I wouldn't even know what patch you are talking about (?!)

> Auke recommends turning off tso 
> to see if that resolves the problem and this also seems to work, though I 
> have as yet not been able to confirm this and would prefer a more performance 
> friendly fix..if available ;)
> 
> Would one of you pplease give an update on the status of the bug? If a cause 
> was ever found and if the tx_timeout_factor was intended as a fix or 
> temporary workaround?   I feel like I must have missed something, because I 
> never saw the tx_timeout_factor patch go through netdev at all..
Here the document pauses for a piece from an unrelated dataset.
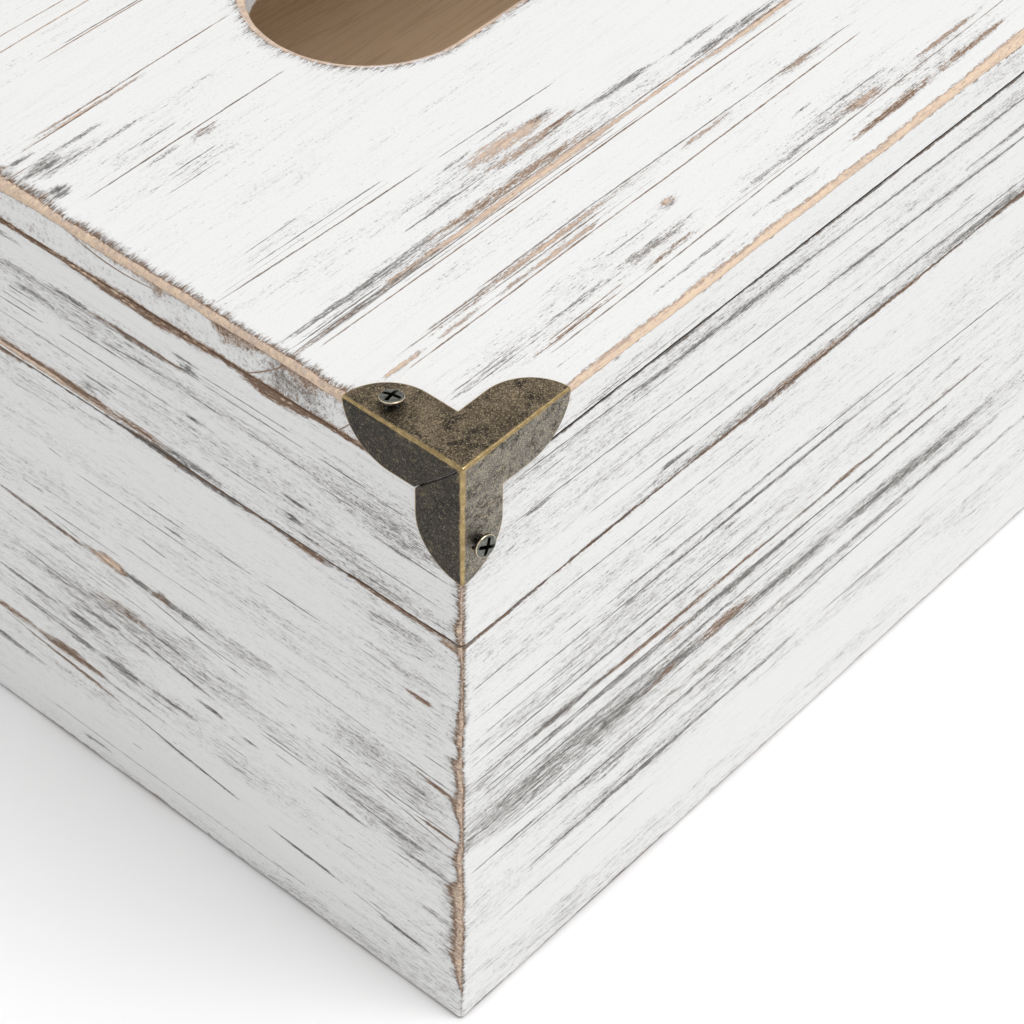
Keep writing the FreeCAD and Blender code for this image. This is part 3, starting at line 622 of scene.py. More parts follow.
def raw_wood(name, light=1.0, contrast=1.0, tint=(1.0, 1.0, 1.0)):
    """Unpainted softwood: early and late wood bands, fine pores, saw fuzz."""
    p = Paint(name)
    g = p.attribute("grain")

    def shade(r, gr, b, f=1.0):
        """A colour moved towards the pale wood by what the contrast leaves."""
        pale = (0.68, 0.50, 0.33)
        return tuple(min(0.95, light * t * (q + (v - q) * contrast * f)) for v, q, t in zip((r, gr, b), pale, tint))
    band = p.noise(g, (0.008, 0.16, 0.16), 2.0, 0.5, (5, 5, 5), 0.35)
    ring = p.math("FRACT", p.times(band, 11.0))
    late = p.step(ring, 0.55, 0.93)
    late = p.times(late, p.step(ring, 0.93, 1.0, 1.0, 0.0))
    fibre = p.noise(g, (0.30, 4.2, 4.2), 2.0, 0.6)
    strand = p.noise(g, (0.045, 1.2, 1.2), 3.0, 0.55, (1, 2, 9))
    broad = p.noise(g, (0.02, 0.05, 0.05), 2.0, 0.5, (7, 0, 2))
    colour = p.mix(p.step(broad, 0.35, 0.65), shade(0.64, 0.455, 0.285), shade(0.72, 0.545, 0.37))
    colour = p.mix(p.times(late, 0.62), colour, shade(0.42, 0.25, 0.135))
    colour = p.mix(p.step(strand, 0.50, 0.75, 0.0, 0.35), colour, shade(0.50, 0.33, 0.20))
    colour = p.mix(p.step(fibre, 0.60, 0.78, 0.0, 0.40), colour, shade(0.33, 0.20, 0.115))
    rough = p.add(0.72, p.off(fibre, 0.2), p.times(late, -0.1))
    height = p.add(p.off(fibre, 0.8), p.off(strand, 0.8), p.times(late, 0.3))
    return p.done(colour, rough, p.bump(height, 0.00010, 0.7), specular=0.3)


def old_brass(name, screws=False):
    """Darkened brass: mottled patina, rubbed to gold along folds and cut edges; along the rounded folds the gold is
    also a painted highlight.
    grain holds the distances from the bracket's three outer faces, state.x the nearness of a cut edge,
    state.y which way the face looks, which picks a painted reflection for each face (near-black as in shade on the end
    face, brown on the top, grey on the side), and state.z extra rubbing, with the folds' painted highlight."""
    p = Paint(name)
    g = p.attribute("grain")
    rim, tone, rub_and_highlight = p.split(p.attribute("state"))
    mottle = p.noise(g, (0.28, 0.28, 0.28), 4.0, 0.62, (2, 7, 1), 0.4)
    grit = p.noise(g, (5.5, 5.5, 5.5), 2.0, 0.65)
    cloud = p.noise(g, (0.9, 0.9, 0.9), 3.0, 0.6, (5, 1, 8), 0.6)
    blotch = p.noise(g, (0.42, 0.42, 0.42), 4.0, 0.65, (15, 21, 4), 0.8)
    scratch = p.noise(g, (7.0, 1.0, 1.6), 2.0, 0.6, (0, 3, 9), 0.8)
    other = p.noise(g, (1.2, 6.5, 1.4), 2.0, 0.6, (6, 3, 2), 0.8)
    marks = p.math("MAXIMUM", p.step(scratch, 0.64, 0.72), p.step(other, 0.65, 0.73))
    # Painted reflection by face: state.y picks a brown copy for the top, a grey one for the side and a near-black one
    # for the end face, which is painted as in shade.
    brown = p.mix(p.step(mottle, 0.30, 0.70), (0.100, 0.077, 0.052), (0.230, 0.182, 0.125))
    grey = p.mix(p.step(mottle, 0.30, 0.70), (0.135, 0.128, 0.115), (0.300, 0.280, 0.240))
    end_face_painted_shade = p.mix(p.step(mottle, 0.30, 0.70), (0.011, 0.010, 0.009), (0.050, 0.043, 0.034))
    base = p.mix(p.step(tone, 0.5, 1.0), p.mix(p.step(tone, 0.0, 0.5), end_face_painted_shade, brown), grey)
    base = p.mix(p.step(blotch, 0.50, 0.62, 0.0, 0.80), base, (0.030, 0.026, 0.022))
    base = p.mix(p.step(cloud, 0.55, 0.70, 0.0, 0.55), base, (0.035, 0.030, 0.025))
    base = p.mix(p.step(cloud, 0.28, 0.44, 0.32, 0.0), base, (0.30, 0.235, 0.135))
    # Light flecks, fewer on the end face: part of the same painted reflection by face.
    base = p.mix(p.times(p.step(grit, 0.55, 0.67), p.step(tone, 0.0, 0.5, 0.24, 0.72)), base, (0.42, 0.36, 0.245))
    base = p.mix(p.step(grit, 0.30, 0.42, 0.5, 0.0), base, (0.022, 0.018, 0.014))
    base = p.mix(1.0, base, p.mix(p.step(grit, 0.34, 0.66), (0.64, 0.64, 0.66), (1.40, 1.35, 1.27)), "MULTIPLY")
    base = p.mix(p.times(marks, 0.40), base, (0.42, 0.36, 0.25))
    # Rubbed gold, which on the rounded folds and cut edges is also a painted highlight.
    gold = p.mix(p.step(cloud, 0.35, 0.62), (0.52, 0.385, 0.185), (0.34, 0.245, 0.115))
    gold = p.mix(p.step(grit, 0.55, 0.72, 0.0, 0.45), gold, (0.16, 0.105, 0.05))
    worn = p.add(rub_and_highlight, p.off(cloud, 0.45), p.off(grit, 0.35), p.off(mottle, 0.35))
    colour = p.mix(p.step(worn, 0.38, 0.78), base, gold)
    edge = p.add(rim, p.off(cloud, 0.8), p.off(grit, 0.4))
    colour = p.mix(p.step(edge, 0.62, 0.85, 0.0, 0.8), colour, gold)
    rough = p.add(p.step(worn, 0.4, 0.7, 0.46, 0.30), p.off(grit, 0.25), p.off(mottle, 0.2))
    height = p.add(p.off(grit, 0.5), p.off(cloud, 0.9), p.times(marks, -0.35))
    return p.done(colour, rough, p.bump(height, 0.00005, 0.6), metallic=0.88)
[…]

One possible problem is a bad EEPROM bit, where the hardware might have been 
misconfigured. This only affects _some_ older e1000's. Any bugreport therefore 
should include the output of `ethtool -e ethX` (as well as the `lspci -vv` 
output of course. If you haven't already done so, please submit this to the 
bugtracker or to us by e-mail

Cheers,

Auke